Friday, September 7, 2012

Friday, September 7, 2012



This rumpled tee-shirt doesn’t look like much now.  It’s sat in the bottom of my dresser drawer for 32 years.  Although I haven’t worn it since 1980, I haven’t given it up; it’s my evidence of the thrill of a great moment in American politics.

That June I was here in LA working at Paul, Hastings, Janofsky & Walker (as the firm was then known), trying my second-year law school best to convert my summer associateship into an offer to join the firm the following year after graduation.   I answered my phone to hear the law firm operator addressing me (this being the days before direct dial).  “Miss Kamei,” she said (this being the days before “Ms.”), “the White House is on the line for you.”  To this day, I have hoped she was impressed that the White House was calling a lowly summer associate.

I knew it could only be one person: Les, a family friend, who was high up in the Carter administration, a real West Winger.  He’d taken me to lunch at the White House and I got to peak into many of the famous rooms.  I knew that the President had asked Les to chair that summer’s Democratic National Convention in New York City.  But I didn’t know how Les why he would be calling me, let alone how he tracked me down.  

“We have our ways,” he chuckled.  “When are you coming back to school?”  The second week of August, one week early, because of law journal.  “Perfect!” he said, “You can come to New York the week before.  I’m finding that my convention volunteers are high school kids of delegates or their socialite mothers, and I need people who I can dispatch and think on their feet.  So I’m calling in all the grad and law students I know.  Tell your Orange County Republican parents hello and that we’ll take good care of you, and tell your fancy-pants law firm that the White House needs you to leave a week early.  Come find me in Madison Square Garden when you arrive.”  There was a little bit more to the conversation, but that really was about it.  Paul Hastings did indeed give me my offer a week early, and off I went.

All I saw of the Big Apple for my first visit ever that week was the inside of Madison Square Garden, wearing this tee-shirt over a khaki skirt and some low-level convention credentials I might have saved somewhere.  Since I worked on the Hill my first year of law school, I wasn’t as dazzled at seeing famous politicians, but as a “Press Aide,” I was thrilled to see Dan Rather, Harry Reasoner, and the other newscasters.  That convention was the last one which Walter Cronkite covered before he retired.  The closing shot of CBS was him looking over his shoulder waving at a bunch of us on the convention floor after all the balloons and confetti had fallen, holding up a sign that said, “We love you, Walter,” chanting, “Walter, Walter, Walter,” to get him to look.  My parents caught a glimpse of me on national TV then.

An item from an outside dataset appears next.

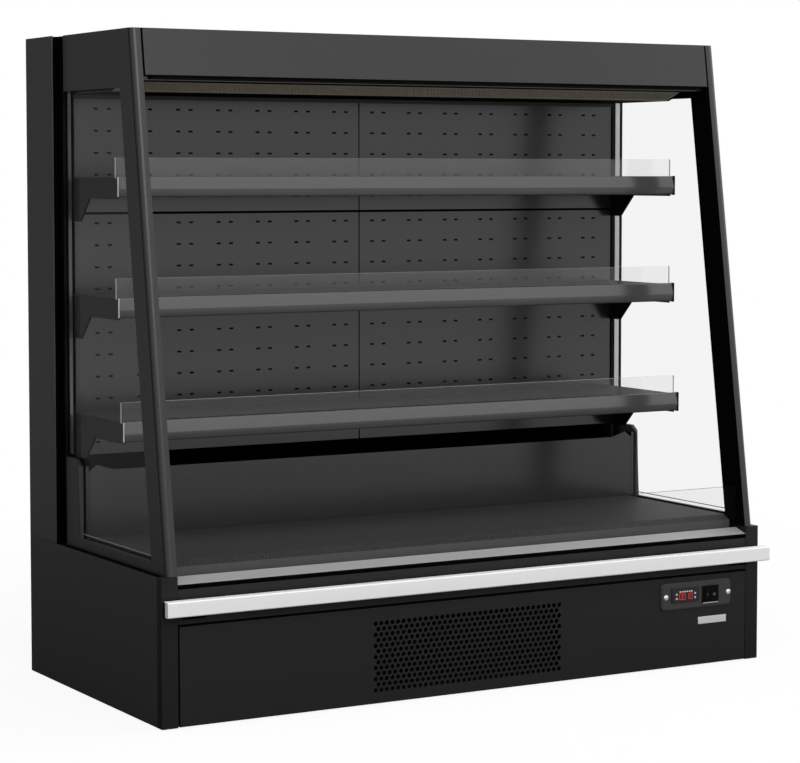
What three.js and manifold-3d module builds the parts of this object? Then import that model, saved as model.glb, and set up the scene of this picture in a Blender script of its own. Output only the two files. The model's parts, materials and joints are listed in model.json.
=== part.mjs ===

But politics being what it is, you can never account for when the unforgettable moments will happen which sear into social consciousness.   Carter might have captured that convention’s nomination, but Ted Kennedy captured its heart.  As he ended what is considered perhaps his most powerful address, he quoted from “Ulysses” by Lord Alfred Tennyson:

I am a part of all that I have met;
Yet all experience is an arch wherethrough
Gleams that untravelled world.

Come, my friends,
‘Tis not too late to seek a newer world.

Though much is taken, much abides; and though
We are not now that strength which in old days
Moved earth and heaven; that which we are, we are;
 
One equal temper of heroic hearts,
Made weak by time and fate, but strong in will
To strive, to seek, to find, and not to yield.

And then he closed, “The hope still lives, and the dream shall never die.” 

Tears were streaming down the faces of just about everyone I could see, no matter whose sign they held.  I will never forget the sound as they all roared.  

I meant to watch some of the conventions last week and this week, but each night it seemed I ended up dealing with life instead: taking on the assignment of conducting the stake choir for this October’s stake conference, taking an 89-year-old friend some dinner, taking care of myself after the eighth round of Rituxan.  I'm feeling much better already, but the rumpleness of the tee-shirt seems to represent to me the divide of a life far removed from those four DNC press aide days.  How much more appropriate in my life now to remember Ted Kennedy's charge “to strive, to seek, to find, and not to yield.”